Kelley is only the third executive to lead the organization since it adopted its present name in 1996, but she's not the first woman in the role. Kelley replaced Jason Oxman, who was CEO for seven years, and prior to that Carla Balakgie was CEO beginning in 2003.

"All we had was a bank account and a bunch of file boxes," recalls Balakgie — now president and CEO of the National Automatic Merchandising Association — of starting as the ETA's first full-time employee with a $1 million budget.

When Oxman took over in 2012, the ETA saw rapid growth as membership diversified sharply from the nonprofit's merchant-services roots. "Payments and technology converged, and tech companies joined ETA for the first time," Oxman recalled.

Software and partnerships are now driving forces for the ETA, which operates several recurring annual conferences, educational events and member services that have steadily accelerated. The ETA's committees work on issues including hardware and software, processing, retail technology, fraud and security, payment facilitators and strategy, mobile payments, international operations and professional development, among other areas.

But being a relative newcomer to the complexities of payments doesn’t intimidate Kelley, as she’s spent years steeped in technology issues.

“I love being able to negotiate a solution, understanding who has leverage, what they’ve got and how to get to a resolution,” she said.

Driving effective collaboration is key to that.

“My collaborative skills are strong, I think in part because I know how to bring the right combination of people and resources together at the right time,” she said.

The ETA's broad reach matches Kelley's wide-ranging interests, which are fueled by a love of travel and a voracious appetite for reading all types of books.

A New Orleans native, Kelley was the first member of her family to attend college. After law school she joined Jenner & Block in Washington, D.C., rising to become a partner over 11 years.

“I’ve always loved the law and how it structures your thinking,” Kelley said.

A handful of mentors played a big role shaping Kelley’s career.

“I worked with a couple of guys at the law firm who gave me great advice, and another female colleague there was an important mentor.
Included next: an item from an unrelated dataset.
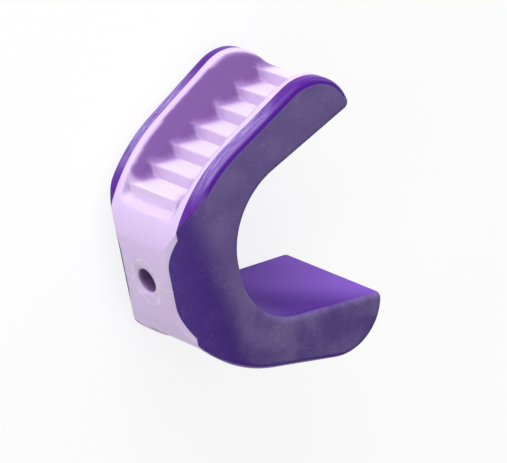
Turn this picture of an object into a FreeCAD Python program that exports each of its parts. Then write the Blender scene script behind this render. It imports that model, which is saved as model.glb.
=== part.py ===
import FreeCAD, Part
import os
import math
import Sketcher

# Bite block: a C-shaped mouth prop that lies on its side.
# X runs from the spine to the open end of the C, Y from the lower wing to the upper one and
# Z across the width. Both wings are mirror images about Y = 0. Sizes are in millimetres.

os.makedirs("parts", exist_ok=True)

doc = FreeCAD.newDocument("BiteBlock")

SIZES = [
    # Side profile, measured from the middle of the C
    ("spine_face", 21.05, "middle of the C to the outer face of the spine"),
    ("spine_flat", 2.65, "half height of the flat part of the spine face"),
    ("shoulder_radius", 12.5, "outer curve next to the spine"),
    ("shoulder_height", 10.0, "mid-plane to where the shoulder curve opens out"),
    ("crown_radius", 20.5, "outer curve from the shoulder to the wing"),
    ("rim_angle", 19.7, "slope of each wing's outer rim, degrees"),
    ("wing_angle", 13.5, "slope of each wing's inner face, degrees"),
    ("wing_reach", 14.35, "middle of the C to the end of a wing, along it"),
    ("tip_flat", 0.15, "flat of a wing's end, between its two rounded corners"),
    ("tip_corner", 1.1, "inner corner of a wing's end"),
    ("inner_offset", 11.72, "middle of the C to a wing's inner face"),
    ("inner_back", 11.53, "middle of the C to the inner face of the spine"),
    ("inner_corner", 10.6, "curve between the spine and a wing, inside"),
    # Plan across the width
    ("half_width", 9.7, "middle of the C to each side face"),
    ("side_draft", 2.3, "angle by which the sides close toward the spine, degrees"),
    ("nose_radius", 6.7, "round between the spine face and each side face"),
    ("nose_trim", 0.03, "what the rounded nose takes off the spine face"),
    # Edge rounds
    ("rim_round", 1.2, "edges where the side faces meet the outer rims"),
    ("inner_round", 1.0, "edges where the side faces meet the wing ends and the inside of the C"),
    # Liner
    ("band_half", 7.6, "half width of the liner at the middle of the C"),
    ("band_draft", 2.4, "angle by which the liner closes toward the spine, degrees"),
    ("liner_skin", 0.55, "thickness of the liner over the spine"),
    ("body_skin", 0.9, "thickness of the body under the liner"),
    # Tooth troughs
    ("rib_top", 15.5, "middle of the C to the rib tops"),
    ("rib_height", 1.7, "rib top to the foot of its steep face"),
    ("rib_run", 0.7, "length of a rib's steep face along the wing"),
    ("rib_pitch", 4.285, "rib to rib"),
    ("first_rib", 12.07, "middle of the C to the first rib, along the wing"),
    ("rib_half", 5.35, "half width of a trough at the rib tops"),
    ("wall_draft", 12.5, "lean of the trough walls, degrees"),
    ("floor_round", 1.7, "corner between trough floor and wall"),
    ("crest_round", 0.22, "round along the top of each rib"),
    # Cord hole
    ("bore_radius", 1.8, "hole through the spine"),
    ("mouth_bevel", 0.3, "bevel at the edge of the hole on the spine face"),
    ("lining_wall", 0.8, "thickness of the liner round the hole"),
    ("lining_depth", 3.0, "spine face to the end of the liner in the hole"),
]
RIB_COUNT = 7
REACH = 30.0
OVERSHOOT = 0.5
FLOOR_MARGIN = 0.15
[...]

She's one of the smartest people I know, and showed me how to tackle big challenges and own the outcomes,” Kelley said.

When that woman left the law firm to work at Fannie Mae, Kelley followed her there for a six-year stint, where Kelley assumed a legal leadership role as Fannie's Mae's vice president and deputy general counsel.

Then the opportunity arose to join the Software Alliance in 2009, which was a risky departure from her familiar line of work, according to Kelley.

“For the first time I’d be running a business component, and I had no experience in the software industry so it was stepping pretty far outside my comfort zone,” she recalls.

But Kelley found the combination of business, law and advocacy in Washington perfectly fit her skills and curiosity for new topics and challenges.

Along the way Kelley had to learn to rein in her enthusiasm at times.

“I’ve found it’s important to pay attention to how much you take on. I’m excited by lots of things, but the downside of taking on too much is you risk dropping the ball on something. To be really effective you've got to prioritize," Kelley said.

Growing up in New Orleans, Kelley developed a love of theater and music that her children and grandchildren share.

“One of my favorite events is Jazz Fest in New Orleans — it’s something I look forward to every year,” Kelley said.

After her first six months at the ETA, Kelley feels she’s gaining enough payments industry knowledge to determine where she'll steer the organization next.

“We’re developing the ETA's strategic plan now and it’s exciting. Networking and events have always been our strong suit, along with doing a great job on government relations. I see us leaning in hard to play an important role in developing policies,” Kelley said. “We really want to serve as the place where the industry comes together.”

But Kelley checks herself before saying more.

“I’m interested in so many things and see so many possibilities, but I need to pay attention to how much I’m taking on, and pace myself,” she said.